### Task brief
In the listing below, locate the lines that hold the string "object". Copy those lines.

### Available data

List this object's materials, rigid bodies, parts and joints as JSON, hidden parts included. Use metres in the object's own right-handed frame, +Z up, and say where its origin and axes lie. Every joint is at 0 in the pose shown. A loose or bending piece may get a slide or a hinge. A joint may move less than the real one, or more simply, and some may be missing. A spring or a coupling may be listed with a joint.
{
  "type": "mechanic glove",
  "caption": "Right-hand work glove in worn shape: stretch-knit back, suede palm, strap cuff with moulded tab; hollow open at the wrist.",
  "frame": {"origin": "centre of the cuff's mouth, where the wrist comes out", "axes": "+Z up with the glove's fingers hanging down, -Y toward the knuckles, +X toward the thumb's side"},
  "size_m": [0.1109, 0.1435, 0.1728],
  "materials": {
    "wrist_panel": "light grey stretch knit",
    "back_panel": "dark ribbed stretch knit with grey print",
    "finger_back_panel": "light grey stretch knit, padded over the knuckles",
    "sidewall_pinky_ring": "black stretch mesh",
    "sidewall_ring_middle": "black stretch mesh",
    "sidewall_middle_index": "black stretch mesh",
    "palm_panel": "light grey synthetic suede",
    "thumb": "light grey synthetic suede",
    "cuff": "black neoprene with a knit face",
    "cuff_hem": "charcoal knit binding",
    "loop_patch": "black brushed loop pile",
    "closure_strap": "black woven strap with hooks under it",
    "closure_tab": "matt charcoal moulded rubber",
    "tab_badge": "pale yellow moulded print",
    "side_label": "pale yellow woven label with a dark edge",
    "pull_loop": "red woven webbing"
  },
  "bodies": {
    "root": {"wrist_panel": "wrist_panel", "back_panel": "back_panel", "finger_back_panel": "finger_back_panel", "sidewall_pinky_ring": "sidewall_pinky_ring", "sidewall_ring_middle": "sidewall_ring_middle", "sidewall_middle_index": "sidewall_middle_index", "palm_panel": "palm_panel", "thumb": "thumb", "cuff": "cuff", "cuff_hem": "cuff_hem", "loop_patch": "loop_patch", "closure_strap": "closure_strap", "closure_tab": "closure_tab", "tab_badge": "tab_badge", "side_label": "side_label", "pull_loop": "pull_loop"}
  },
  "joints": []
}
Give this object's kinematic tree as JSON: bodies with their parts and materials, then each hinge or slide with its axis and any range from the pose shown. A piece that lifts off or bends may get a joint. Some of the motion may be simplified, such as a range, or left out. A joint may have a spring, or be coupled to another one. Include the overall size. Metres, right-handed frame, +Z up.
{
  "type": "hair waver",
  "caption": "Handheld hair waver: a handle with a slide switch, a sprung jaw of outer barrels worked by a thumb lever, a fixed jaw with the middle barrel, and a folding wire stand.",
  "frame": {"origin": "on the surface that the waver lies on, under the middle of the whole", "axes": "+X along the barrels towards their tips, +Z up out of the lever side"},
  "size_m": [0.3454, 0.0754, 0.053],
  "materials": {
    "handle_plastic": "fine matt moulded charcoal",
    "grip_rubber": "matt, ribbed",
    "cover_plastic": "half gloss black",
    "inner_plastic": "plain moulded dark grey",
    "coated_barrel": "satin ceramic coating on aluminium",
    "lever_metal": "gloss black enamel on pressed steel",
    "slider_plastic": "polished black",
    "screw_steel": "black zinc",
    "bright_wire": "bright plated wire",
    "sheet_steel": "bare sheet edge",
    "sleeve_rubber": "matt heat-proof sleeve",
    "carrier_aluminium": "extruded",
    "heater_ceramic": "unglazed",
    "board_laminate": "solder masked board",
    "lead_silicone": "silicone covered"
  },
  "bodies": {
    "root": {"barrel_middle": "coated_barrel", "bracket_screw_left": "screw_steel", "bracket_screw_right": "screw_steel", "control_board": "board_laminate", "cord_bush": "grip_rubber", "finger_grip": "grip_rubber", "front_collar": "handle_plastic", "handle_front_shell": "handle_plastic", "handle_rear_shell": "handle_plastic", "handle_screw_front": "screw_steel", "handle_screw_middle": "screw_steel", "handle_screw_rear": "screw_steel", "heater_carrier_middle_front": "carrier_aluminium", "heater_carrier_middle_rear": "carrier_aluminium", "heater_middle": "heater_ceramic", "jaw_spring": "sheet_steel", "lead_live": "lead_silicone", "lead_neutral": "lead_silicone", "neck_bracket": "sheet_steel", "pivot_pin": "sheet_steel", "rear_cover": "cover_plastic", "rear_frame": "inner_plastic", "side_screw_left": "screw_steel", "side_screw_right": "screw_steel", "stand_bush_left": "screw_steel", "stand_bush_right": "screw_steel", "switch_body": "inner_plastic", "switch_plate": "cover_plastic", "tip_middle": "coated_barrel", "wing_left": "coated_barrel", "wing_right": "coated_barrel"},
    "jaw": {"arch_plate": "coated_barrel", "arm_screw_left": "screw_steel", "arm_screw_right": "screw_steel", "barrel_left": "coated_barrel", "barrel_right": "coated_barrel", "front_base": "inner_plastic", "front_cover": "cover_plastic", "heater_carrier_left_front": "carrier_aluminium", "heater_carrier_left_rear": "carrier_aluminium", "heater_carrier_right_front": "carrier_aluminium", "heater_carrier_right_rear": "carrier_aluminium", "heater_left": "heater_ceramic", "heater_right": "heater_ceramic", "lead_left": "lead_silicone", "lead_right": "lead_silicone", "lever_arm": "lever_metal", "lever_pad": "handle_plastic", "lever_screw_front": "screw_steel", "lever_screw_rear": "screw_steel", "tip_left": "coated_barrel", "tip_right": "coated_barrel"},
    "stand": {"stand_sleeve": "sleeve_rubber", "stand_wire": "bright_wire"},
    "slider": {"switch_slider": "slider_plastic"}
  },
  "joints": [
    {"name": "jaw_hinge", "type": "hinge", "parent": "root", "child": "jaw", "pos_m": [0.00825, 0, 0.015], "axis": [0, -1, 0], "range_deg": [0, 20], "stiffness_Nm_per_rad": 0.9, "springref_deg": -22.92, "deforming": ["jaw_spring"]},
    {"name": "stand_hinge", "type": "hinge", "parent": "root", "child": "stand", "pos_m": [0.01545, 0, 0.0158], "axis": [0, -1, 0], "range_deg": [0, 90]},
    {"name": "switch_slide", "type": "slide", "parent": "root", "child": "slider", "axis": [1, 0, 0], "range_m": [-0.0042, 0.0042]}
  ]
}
==
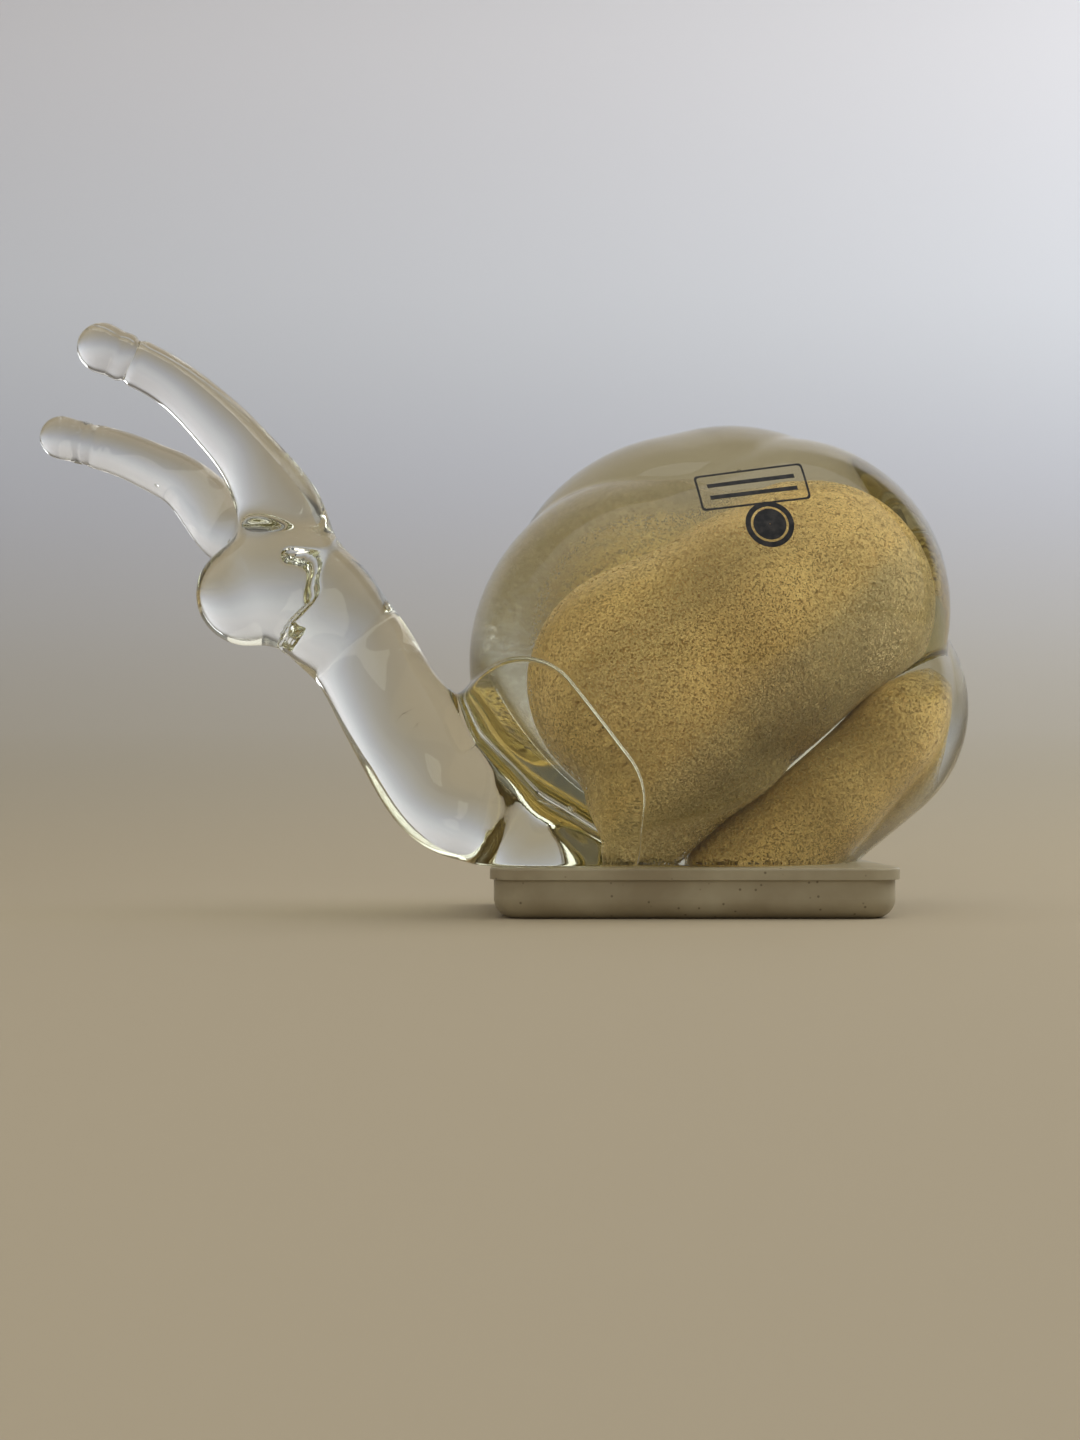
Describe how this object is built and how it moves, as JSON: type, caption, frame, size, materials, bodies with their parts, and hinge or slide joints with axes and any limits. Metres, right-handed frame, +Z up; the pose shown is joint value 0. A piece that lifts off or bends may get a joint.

### Solution for this exercise
List this object's materials, rigid bodies, parts and joints as JSON, hidden parts included. Use metres in the object's own right-handed frame, +Z up, and say where its origin and axes lie. Every joint is at 0 in the pose shown. A loose or bending piece may get a slide or a hinge. A joint may move less than the real one, or more simply, and some may be missing. A spring or a coupling may be listed with a joint.
Give this object's kinematic tree as JSON: bodies with their parts and materials, then each hinge or slide with its axis and any range from the pose shown. A piece that lifts off or bends may get a joint. Some of the motion may be simplified, such as a range, or left out. A joint may have a spring, or be coupled to another one. Include the overall size. Metres, right-handed frame, +Z up.
Describe how this object is built and how it moves, as JSON: type, caption, frame, size, materials, bodies with their parts, and hinge or slide joints with axes and any limits. Metres, right-handed frame, +Z up; the pose shown is joint value 0. A piece that lifts off or bends may get a joint.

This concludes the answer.